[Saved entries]
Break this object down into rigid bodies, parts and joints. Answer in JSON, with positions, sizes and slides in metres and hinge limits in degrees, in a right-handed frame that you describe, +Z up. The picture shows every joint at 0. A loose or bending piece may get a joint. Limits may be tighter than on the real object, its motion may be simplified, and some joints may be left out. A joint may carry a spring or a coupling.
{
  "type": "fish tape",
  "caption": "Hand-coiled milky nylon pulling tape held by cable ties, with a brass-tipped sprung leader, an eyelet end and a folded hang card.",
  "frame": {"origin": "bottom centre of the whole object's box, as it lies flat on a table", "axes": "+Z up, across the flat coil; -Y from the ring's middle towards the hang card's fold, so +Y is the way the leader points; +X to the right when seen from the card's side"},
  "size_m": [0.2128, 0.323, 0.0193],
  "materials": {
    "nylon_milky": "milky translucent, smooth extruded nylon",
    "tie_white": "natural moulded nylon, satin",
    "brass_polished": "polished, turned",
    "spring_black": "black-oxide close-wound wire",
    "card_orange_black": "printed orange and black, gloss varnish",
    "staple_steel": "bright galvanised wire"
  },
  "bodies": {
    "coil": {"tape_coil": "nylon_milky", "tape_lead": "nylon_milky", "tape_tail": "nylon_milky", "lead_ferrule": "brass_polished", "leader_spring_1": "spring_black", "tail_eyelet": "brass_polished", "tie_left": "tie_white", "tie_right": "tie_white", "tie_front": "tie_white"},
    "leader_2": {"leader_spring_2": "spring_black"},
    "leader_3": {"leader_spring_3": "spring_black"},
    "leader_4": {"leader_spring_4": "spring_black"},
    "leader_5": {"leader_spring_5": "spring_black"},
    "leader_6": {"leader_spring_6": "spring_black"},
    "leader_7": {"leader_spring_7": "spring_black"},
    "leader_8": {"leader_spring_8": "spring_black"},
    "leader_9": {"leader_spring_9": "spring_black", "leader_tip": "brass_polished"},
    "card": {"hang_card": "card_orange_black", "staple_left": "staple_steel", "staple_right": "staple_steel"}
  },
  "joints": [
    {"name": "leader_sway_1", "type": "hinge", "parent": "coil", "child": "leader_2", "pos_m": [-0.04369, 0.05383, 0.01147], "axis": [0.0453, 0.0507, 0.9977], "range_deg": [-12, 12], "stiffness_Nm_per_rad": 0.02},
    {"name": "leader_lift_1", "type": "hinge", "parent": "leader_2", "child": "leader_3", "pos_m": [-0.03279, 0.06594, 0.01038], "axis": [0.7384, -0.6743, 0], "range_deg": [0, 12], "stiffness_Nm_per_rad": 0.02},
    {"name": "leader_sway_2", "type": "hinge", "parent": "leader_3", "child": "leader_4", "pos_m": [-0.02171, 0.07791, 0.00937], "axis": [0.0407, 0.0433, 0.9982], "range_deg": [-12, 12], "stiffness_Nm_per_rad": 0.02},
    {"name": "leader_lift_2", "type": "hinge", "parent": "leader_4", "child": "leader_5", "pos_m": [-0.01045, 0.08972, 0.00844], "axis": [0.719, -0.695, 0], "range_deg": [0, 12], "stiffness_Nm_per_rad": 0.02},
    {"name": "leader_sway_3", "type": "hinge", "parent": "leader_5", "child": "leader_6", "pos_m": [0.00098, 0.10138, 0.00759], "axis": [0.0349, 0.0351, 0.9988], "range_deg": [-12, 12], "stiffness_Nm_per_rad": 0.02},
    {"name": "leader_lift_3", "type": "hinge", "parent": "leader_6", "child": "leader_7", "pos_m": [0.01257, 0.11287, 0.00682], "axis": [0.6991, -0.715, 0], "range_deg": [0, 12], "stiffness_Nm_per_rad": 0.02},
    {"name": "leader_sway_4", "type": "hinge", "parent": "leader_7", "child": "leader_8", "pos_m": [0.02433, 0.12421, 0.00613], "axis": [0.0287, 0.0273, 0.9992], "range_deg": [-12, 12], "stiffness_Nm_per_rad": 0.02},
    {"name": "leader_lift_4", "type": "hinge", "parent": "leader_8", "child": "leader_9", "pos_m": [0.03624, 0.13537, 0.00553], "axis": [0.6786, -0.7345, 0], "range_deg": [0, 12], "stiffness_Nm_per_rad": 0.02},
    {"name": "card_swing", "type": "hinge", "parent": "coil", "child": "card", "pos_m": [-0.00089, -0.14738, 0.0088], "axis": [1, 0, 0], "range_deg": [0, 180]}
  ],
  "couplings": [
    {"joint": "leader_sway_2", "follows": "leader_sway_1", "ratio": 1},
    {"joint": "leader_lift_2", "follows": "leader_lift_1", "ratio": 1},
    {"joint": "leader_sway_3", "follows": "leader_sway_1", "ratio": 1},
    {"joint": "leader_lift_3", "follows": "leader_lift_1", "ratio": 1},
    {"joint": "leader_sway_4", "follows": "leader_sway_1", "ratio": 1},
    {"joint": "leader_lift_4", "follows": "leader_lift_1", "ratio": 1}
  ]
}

==

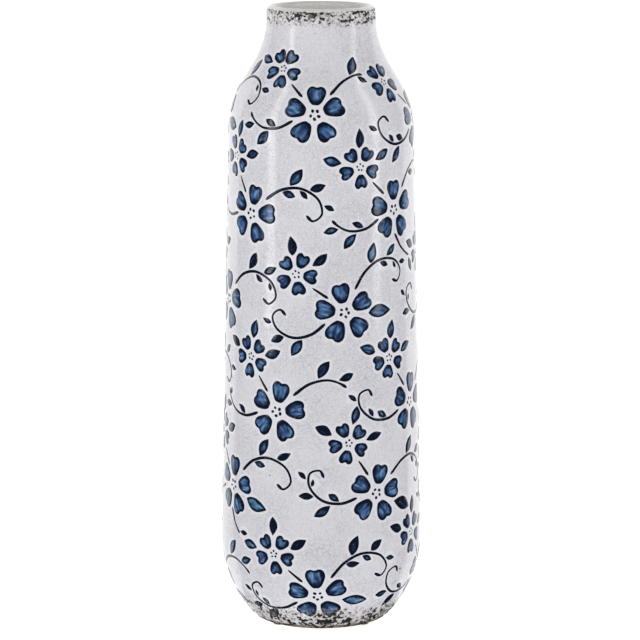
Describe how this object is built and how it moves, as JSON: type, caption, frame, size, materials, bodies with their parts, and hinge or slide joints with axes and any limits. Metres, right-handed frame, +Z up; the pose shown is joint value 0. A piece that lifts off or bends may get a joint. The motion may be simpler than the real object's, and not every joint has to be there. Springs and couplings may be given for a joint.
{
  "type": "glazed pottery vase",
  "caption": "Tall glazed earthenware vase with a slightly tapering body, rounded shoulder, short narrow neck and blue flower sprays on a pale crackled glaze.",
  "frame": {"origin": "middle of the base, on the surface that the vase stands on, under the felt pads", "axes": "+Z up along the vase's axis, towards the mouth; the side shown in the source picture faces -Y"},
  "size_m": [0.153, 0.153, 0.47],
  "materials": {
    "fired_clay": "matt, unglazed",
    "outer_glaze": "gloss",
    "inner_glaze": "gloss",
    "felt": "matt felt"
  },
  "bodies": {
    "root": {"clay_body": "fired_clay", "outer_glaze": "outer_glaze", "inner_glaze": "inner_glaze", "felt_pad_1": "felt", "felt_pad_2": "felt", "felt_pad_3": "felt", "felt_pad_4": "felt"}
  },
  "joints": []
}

[Instructions for the task] Among the entries, how many lines contain the string "picture"? Give the number without anything else.

[Output for this task] 2